In my context, I am using this term to refer to the fact that humans follow processes very well, as long as they make room for human activities in a particular human manner.  Our methods of creating a workflow diagram, on the other hand, do a poor job of actually capturing the requirements of human beings, working with individual capacities and on individual cases.  

To overcome this impedance, we either create overly simplistic workflow designs or overly complex designs.  The simplified designs simply show assignments and require that the individuals interacting in the workflow would simply "know" the steps that they need to follow when work has been assigned to them.  This is perfectly human, but not terribly flexible from a business standpoint.  The overly complex designs attempt to model every possible exception or flow.  The problem is that people, in the act of using the workflow, will inevitably choose a path that was meant only as a very rare exception... leaving some work item stranded down a rabbit hole.  Overcoming this requires extensive training... and once again, limits business flexibility.

Sometimes, our systems attempt to overcome the impedence for us.  A few workflow systems attempt to hide this impedence under a layer of compiler transformations that seek to take the flowcharts and petri nets and convert them to executable models that can be interpreted at runtime.
 
I'm beginning to wonder if this is an effective approach. If the analysis method doesn't match the area of human activity, let's stop trying to force it to fit.  Let's just change the analysis model.

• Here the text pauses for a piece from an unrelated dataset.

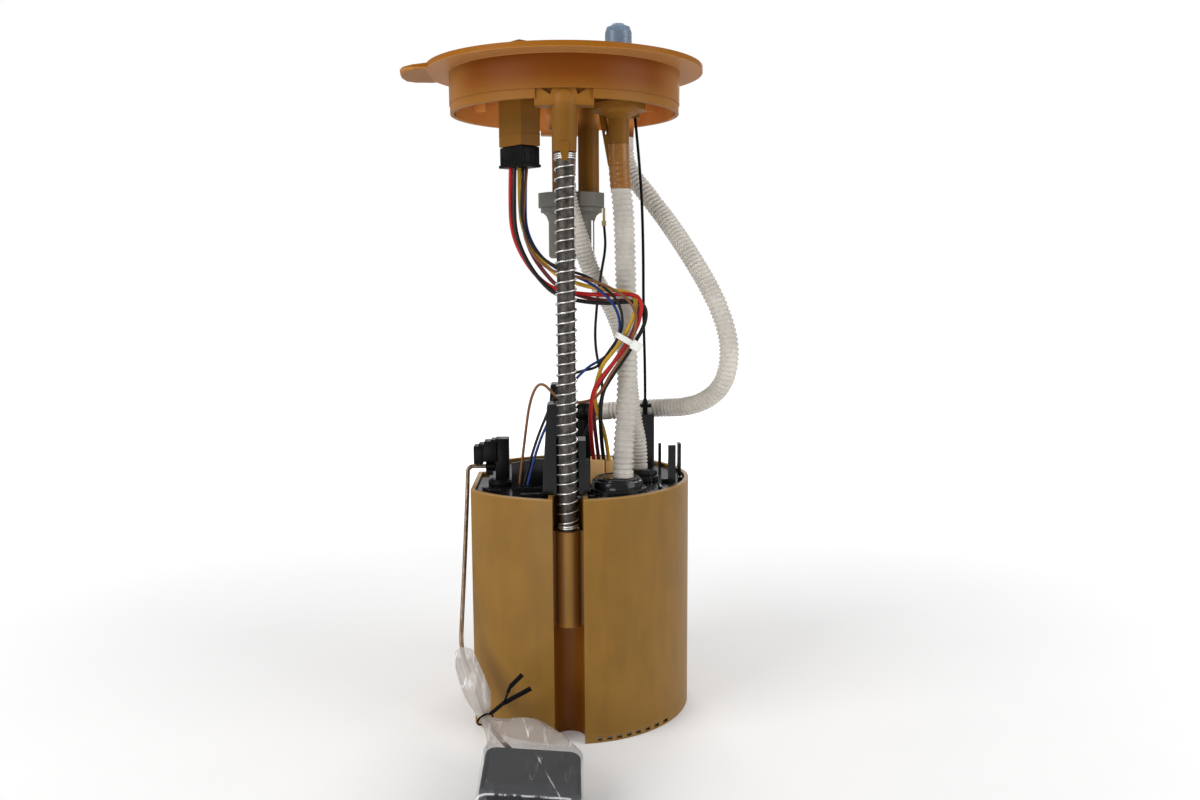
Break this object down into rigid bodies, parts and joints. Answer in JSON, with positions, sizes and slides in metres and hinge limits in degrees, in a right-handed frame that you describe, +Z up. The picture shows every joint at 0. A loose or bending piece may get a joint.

Adapting the "multiple views" concept to Workflow

Just as software development requires multiple views in order to describe a design, I believe that workflow analysis should require multiple views in order to describe a process. 

The static view

The static view would be a fairly simple Finite State Automata diagram, where work items remain in a state until an event occurs to move it to another state.  This view type is well understood, so I won't describe the idea in detail here.  My only addition would be that one or more diagrams may appear at EACH level of abstraction, and that an analyst should limit themselves to describing only a single level of abstraction in each diagram. 

The dynamic view

Another view would be to approach the model as an activity stack.  Essentially a "porous" LIFO stack, a workflow would start with a set of activities, a series of evaluation expressions, and a collection of variables in their initial states.
 
The each activity would define behavior for pushing messages out.  After initialization is complete, the each activity is evaluated, and any outbound messages are sent to a partner (usually an application, a managed component, or a transmitted form like Infopath). 
 
The system then waits for zero or more messages to arrive.  (Note: the object may subscribe to one or more time-based events).
 
When an event arrives, predefined behavior will dictate that the event will either perform an operation or modify one of the state variables.  (If it performs an operation, the operation may indirectly modify one of the state variables).  When the event is complete, each of the conditions on the stack is evaluated.  All conditions that are true are dropped from the stack.  (This is the porous part... all items are evaluated.  Therefore, on a seven element stack, items 1, 4, 5, and 7 may all be satisfied by a single event, leaving only items 2, 3, and 6 remaining on the stack).
 
The top activity would be re-evaluated.  Any outbound messages will be transmitted, and the system returns to waiting for an event.
 
This is not altogether dissimilar from petri nets.  The difference is that Petri nets use mathematical weights to determine paths and outcomes, making them inherently difficult for a business analyst to construct.  Difficulty of use dramatically reduces the effectiveness of a solution (Assembly language is fast, but very few programmers use it... same reason).
 
The conditions on the stack would represent various patterns of interaction.  These exist at the pattern level (what I call the "business process" level of abstraction).  The interaction conditions would include things like various combinations of approvals, weighted voting, time and termination conditions, etc.  Dr. Van der Aalst produced an excellent paper on workflow patterns that could serve as an initial inventory of primitives for this stack object.
 
The collection of state variables must be queryable at all times from the outside.  This is a major deficiency of some workflow systems (that will go nameless)... that the data that is used to derive decisions or track the status of an item is not visible by a program that wishes to find the item on the basis of that information. 
 
For example: if a workflow item manages the process of approving an invoice, and the invoice has some fields like quantity, supplier, requestor, cost center, total value, and even business priority, then shouldn't these fields be visible to anyone who wishes to query the list of workflow items to find, sort, and report on the items in the queue? 

That's a lot of work... why do it?

One advantage of looking at workflow as a stack: it is fairly easy to move a workflow item from one process to another.  The constructor for a workflow would define the necessity for a set of variables and initial conditions.  If a variable already exists, no need to create it again.  The existing stack is completely replaced with the new one, or stacked on top, and the process begins as described above... in many circumstances, there may not need to be any data conversion or gyrations at all.
 
Another advantage: ad hoc events could ADD items to the stack.  This would allow someone to add a primitive that could seek special case approvals, for example, or interact with a system that is only used occasionally.  New variables could be added as well.  This would allow a workflow item to truly change as it moves, yet remain deterministic. 
 
Of course, when a condition is "removed" from the stack, it isn't really "removed" but placed into a bin of conditions.  The events are also stored in the bin.  That way, if compensation is needed to roll back the workflow, you can walk the bin, finding the events in reverse order and executing the compensation on each event.  Also, the bin can be used for audit tracking and generic time-based reporting. 
 
Conclusion

I'm not quite sure what diagramitics to use to model a dynamic view, or even if this view is a useful description from the design standpoint.  I can say, however, that I would have found it useful if this kind of concept were built-in to workflow systems, because I could use it to reduce the amount of code I'd have to write in order to implement a solution.